Similarly, the South-east Caucus in the House said any plan for foreign borrowing, which does not include an outlook for job creation and inclusive loans for all sections of the country would amount to short-changing some Nigerians.

Deputy Minority Leader of the House, Hon. Chukwuma Onyema, who is also the leader of the caucus, said the summary of the planned expenditure of the $30 billion which was included in the president’s letter to the parliament, did not include the South-east region.

“We consider it to be an oversight, else it amounts to shortchanging the region,” he said at a press briefing, adding that the South-east infrastructure deficit must be captured to ensure uniform development.

Onyema however clarified that the caucus’ position does not automatically translate to the caucus backing the borrowing plan, as it would examine the details alongside the entire House before taking a final position on it.

Despite the reservations expressed by some members of the House yesterday, the presidency expressed optimism that the lower chamber would approve the $30 billion external borrowing plan.

Senior Special Assistant to the President on National Assembly Matters (House), Hon. Sumaila Kawu, in a statement, said his interaction with the leadership of the House indicated that the request would be approved.

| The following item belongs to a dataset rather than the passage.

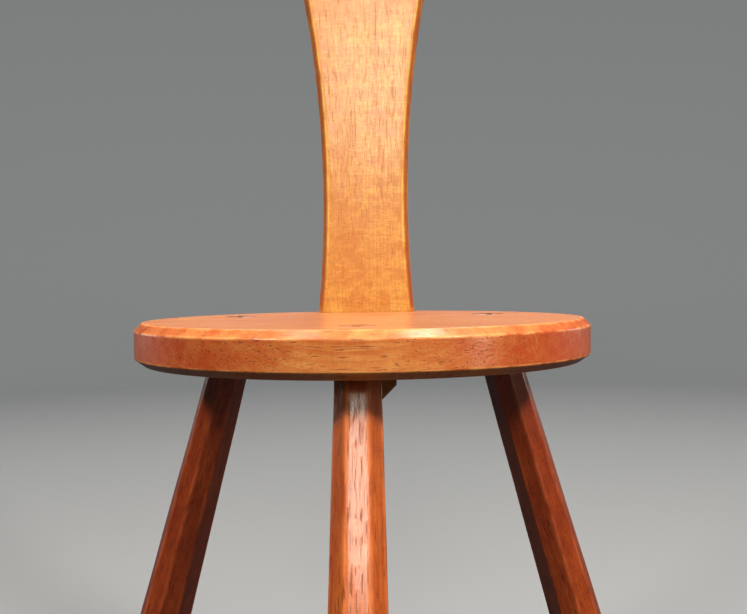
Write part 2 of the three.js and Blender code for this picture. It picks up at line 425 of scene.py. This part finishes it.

“We have identified the need to furnish the members of the House with the detailed breakdown of the borrowing plan to enable them make an informed decision on the matter. We are confident that the Senate, which had in a way demanded for the details, would revisit its position on the matter once the details are made available,” Kawu said.

He thanked the leadership and members of both chambers for cooperating and approving all the requests forwarded by President Buhari in the last 17 months.